[SHORT TASK] Your task is to copy every line of this material exactly.

[LISTED RECORDS]
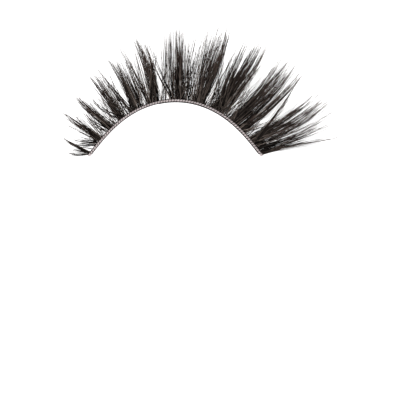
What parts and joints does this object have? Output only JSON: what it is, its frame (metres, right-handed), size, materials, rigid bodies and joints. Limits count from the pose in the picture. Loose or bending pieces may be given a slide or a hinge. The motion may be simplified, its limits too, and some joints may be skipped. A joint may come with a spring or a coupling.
{
  "type": "false eyelash strip",
  "caption": "Curved strip of false eyelashes: tapered dark bundles tied along a thin clear band, longer towards the outer corner, with tips that curl up.",
  "frame": {"origin": "middle of the band's underside at its crown", "axes": "+X towards the outer corner of the eye, +Y the way the lashes point from the crown, +Z the way their tips curl"},
  "size_m": [0.0424, 0.0205, 0.007],
  "materials": {
    "clear_nylon": "clear drawn nylon, glossy",
    "lash_fibre": "drawn black-brown polyester fibre, satin"
  },
  "bodies": {
    "root": {"band": "clear_nylon", "lash_cluster_01": "lash_fibre", "lash_cluster_02": "lash_fibre", "lash_cluster_03": "lash_fibre", "lash_cluster_04": "lash_fibre", "lash_cluster_05": "lash_fibre", "lash_cluster_06": "lash_fibre", "lash_cluster_07": "lash_fibre", "lash_cluster_08": "lash_fibre", "lash_cluster_09": "lash_fibre", "lash_cluster_10": "lash_fibre", "lash_cluster_11": "lash_fibre", "lash_cluster_12": "lash_fibre", "wisp_01": "lash_fibre", "wisp_02": "lash_fibre", "wisp_03": "lash_fibre", "wisp_04": "lash_fibre", "wisp_05": "lash_fibre", "wisp_06": "lash_fibre", "wisp_07": "lash_fibre", "wisp_08": "lash_fibre", "wisp_09": "lash_fibre", "wisp_10": "lash_fibre"}
  },
  "joints": []
}
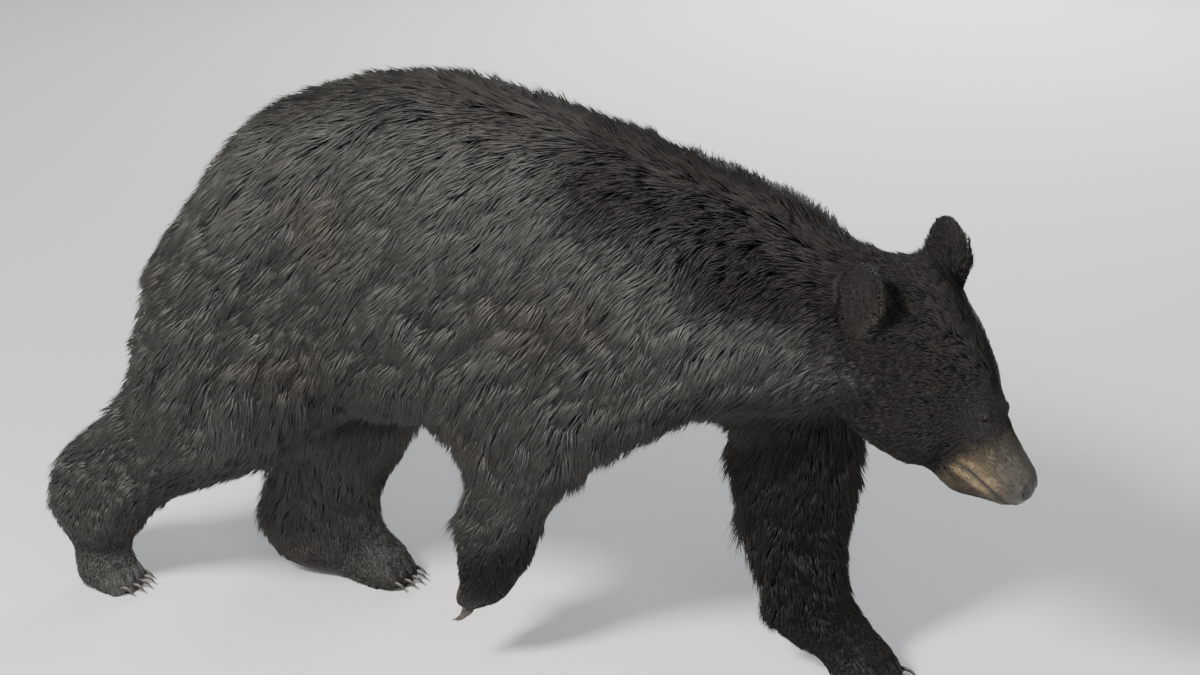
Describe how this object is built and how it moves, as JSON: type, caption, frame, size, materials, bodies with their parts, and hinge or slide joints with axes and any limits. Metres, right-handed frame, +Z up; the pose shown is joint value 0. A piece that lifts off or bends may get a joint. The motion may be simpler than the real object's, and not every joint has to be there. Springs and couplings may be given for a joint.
{
  "type": "black bear",
  "caption": "Life-size black bear walking with its head low, one hind foot pushing off and a forefoot lifted.",
  "frame": {"origin": "on the floor, at the middle of the bear's outline seen from above", "axes": "+X the way the bear walks, +Y the bear's left, +Z up from the floor"},
  "size_m": [1.6186, 0.4926, 0.9048],
  "materials": {
    "coat": "long black fur, brownish on the back, dark grey where light falls on it",
    "muzzle_fur": "short tan fur with a greyer bridge",
    "nose_pad": "moist dark grey skin",
    "eye": "glossy dark brown",
    "claw": "dull dark horn"
  },
  "bodies": {
    "root": {"trunk": "coat", "neck": "coat", "head": "coat", "muzzle": "muzzle_fur", "lower_jaw": "coat", "nose": "nose_pad", "eye_right": "eye", "eye_left": "eye", "ear_right": "coat", "ear_left": "coat", "tail": "coat", "thigh_right": "coat", "leg_hind_right": "coat", "paw_hind_right": "coat", "claw_hind_right_1": "claw", "claw_hind_right_2": "claw", "claw_hind_right_3": "claw", "claw_hind_right_4": "claw", "claw_hind_right_5": "claw", "thigh_left": "coat", "leg_hind_left": "coat", "paw_hind_left": "coat", "claw_hind_left_1": "claw", "claw_hind_left_2": "claw", "claw_hind_left_3": "claw", "claw_hind_left_4": "claw", "claw_hind_left_5": "claw", "leg_front_right": "coat", "paw_front_right": "coat", "claw_front_right_1": "claw", "claw_front_right_2": "claw", "claw_front_right_3": "claw", "claw_front_right_4": "claw", "claw_front_right_5": "claw", "leg_front_left": "coat", "paw_front_left": "coat", "claw_front_left_1": "claw", "claw_front_left_2": "claw", "claw_front_left_3": "claw", "claw_front_left_4": "claw", "claw_front_left_5": "claw"}
  },
  "joints": []
}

[SOLUTION FOR THIS TASK]
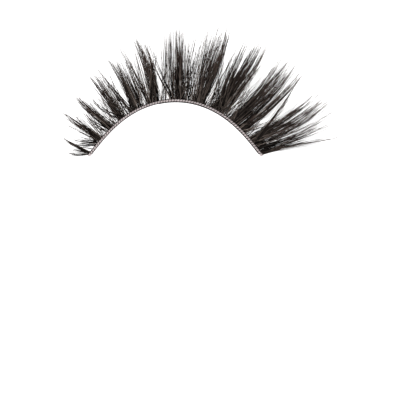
What parts and joints does this object have? Output only JSON: what it is, its frame (metres, right-handed), size, materials, rigid bodies and joints. Limits count from the pose in the picture. Loose or bending pieces may be given a slide or a hinge. The motion may be simplified, its limits too, and some joints may be skipped. A joint may come with a spring or a coupling.
{
  "type": "false eyelash strip",
  "caption": "Curved strip of false eyelashes: tapered dark bundles tied along a thin clear band, longer towards the outer corner, with tips that curl up.",
  "frame": {"origin": "middle of the band's underside at its crown", "axes": "+X towards the outer corner of the eye, +Y the way the lashes point from the crown, +Z the way their tips curl"},
  "size_m": [0.0424, 0.0205, 0.007],
  "materials": {
    "clear_nylon": "clear drawn nylon, glossy",
    "lash_fibre": "drawn black-brown polyester fibre, satin"
  },
  "bodies": {
    "root": {"band": "clear_nylon", "lash_cluster_01": "lash_fibre", "lash_cluster_02": "lash_fibre", "lash_cluster_03": "lash_fibre", "lash_cluster_04": "lash_fibre", "lash_cluster_05": "lash_fibre", "lash_cluster_06": "lash_fibre", "lash_cluster_07": "lash_fibre", "lash_cluster_08": "lash_fibre", "lash_cluster_09": "lash_fibre", "lash_cluster_10": "lash_fibre", "lash_cluster_11": "lash_fibre", "lash_cluster_12": "lash_fibre", "wisp_01": "lash_fibre", "wisp_02": "lash_fibre", "wisp_03": "lash_fibre", "wisp_04": "lash_fibre", "wisp_05": "lash_fibre", "wisp_06": "lash_fibre", "wisp_07": "lash_fibre", "wisp_08": "lash_fibre", "wisp_09": "lash_fibre", "wisp_10": "lash_fibre"}
  },
  "joints": []
}
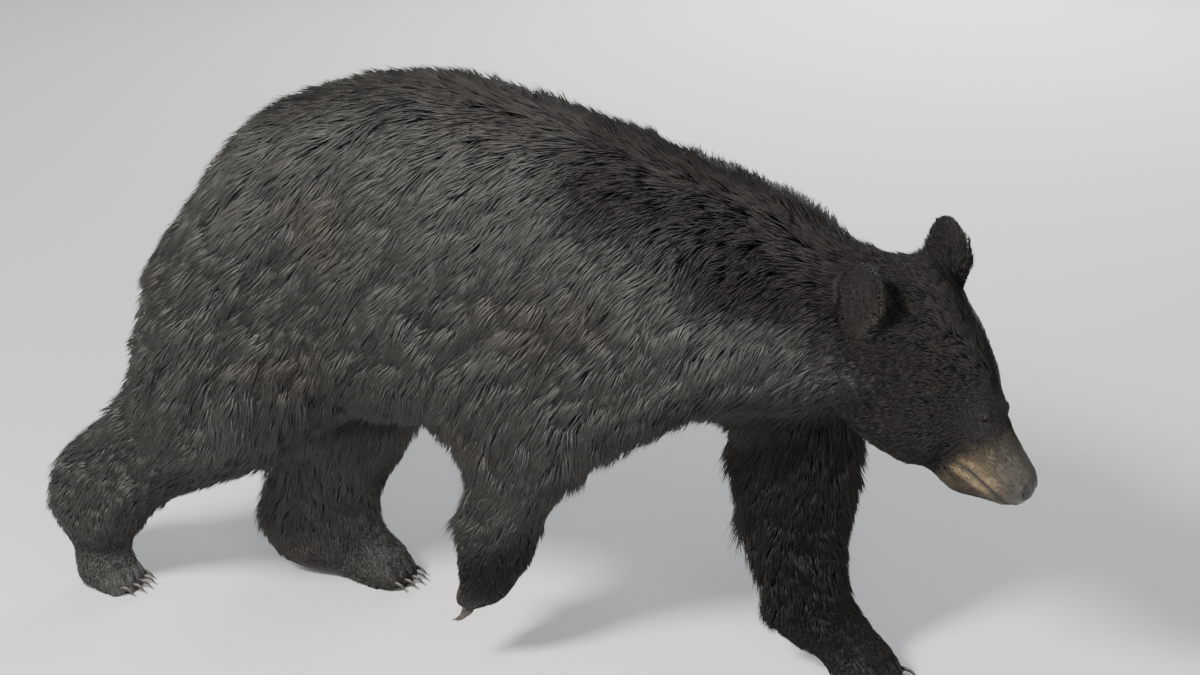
Describe how this object is built and how it moves, as JSON: type, caption, frame, size, materials, bodies with their parts, and hinge or slide joints with axes and any limits. Metres, right-handed frame, +Z up; the pose shown is joint value 0. A piece that lifts off or bends may get a joint. The motion may be simpler than the real object's, and not every joint has to be there. Springs and couplings may be given for a joint.
{
  "type": "black bear",
  "caption": "Life-size black bear walking with its head low, one hind foot pushing off and a forefoot lifted.",
  "frame": {"origin": "on the floor, at the middle of the bear's outline seen from above", "axes": "+X the way the bear walks, +Y the bear's left, +Z up from the floor"},
  "size_m": [1.6186, 0.4926, 0.9048],
  "materials": {
    "coat": "long black fur, brownish on the back, dark grey where light falls on it",
    "muzzle_fur": "short tan fur with a greyer bridge",
    "nose_pad": "moist dark grey skin",
    "eye": "glossy dark brown",
    "claw": "dull dark horn"
  },
  "bodies": {
    "root": {"trunk": "coat", "neck": "coat", "head": "coat", "muzzle": "muzzle_fur", "lower_jaw": "coat", "nose": "nose_pad", "eye_right": "eye", "eye_left": "eye", "ear_right": "coat", "ear_left": "coat", "tail": "coat", "thigh_right": "coat", "leg_hind_right": "coat", "paw_hind_right": "coat", "claw_hind_right_1": "claw", "claw_hind_right_2": "claw", "claw_hind_right_3": "claw", "claw_hind_right_4": "claw", "claw_hind_right_5": "claw", "thigh_left": "coat", "leg_hind_left": "coat", "paw_hind_left": "coat", "claw_hind_left_1": "claw", "claw_hind_left_2": "claw", "claw_hind_left_3": "claw", "claw_hind_left_4": "claw", "claw_hind_left_5": "claw", "leg_front_right": "coat", "paw_front_right": "coat", "claw_front_right_1": "claw", "claw_front_right_2": "claw", "claw_front_right_3": "claw", "claw_front_right_4": "claw", "claw_front_right_5": "claw", "leg_front_left": "coat", "paw_front_left": "coat", "claw_front_left_1": "claw", "claw_front_left_2": "claw", "claw_front_left_3": "claw", "claw_front_left_4": "claw", "claw_front_left_5": "claw"}
  },
  "joints": []
}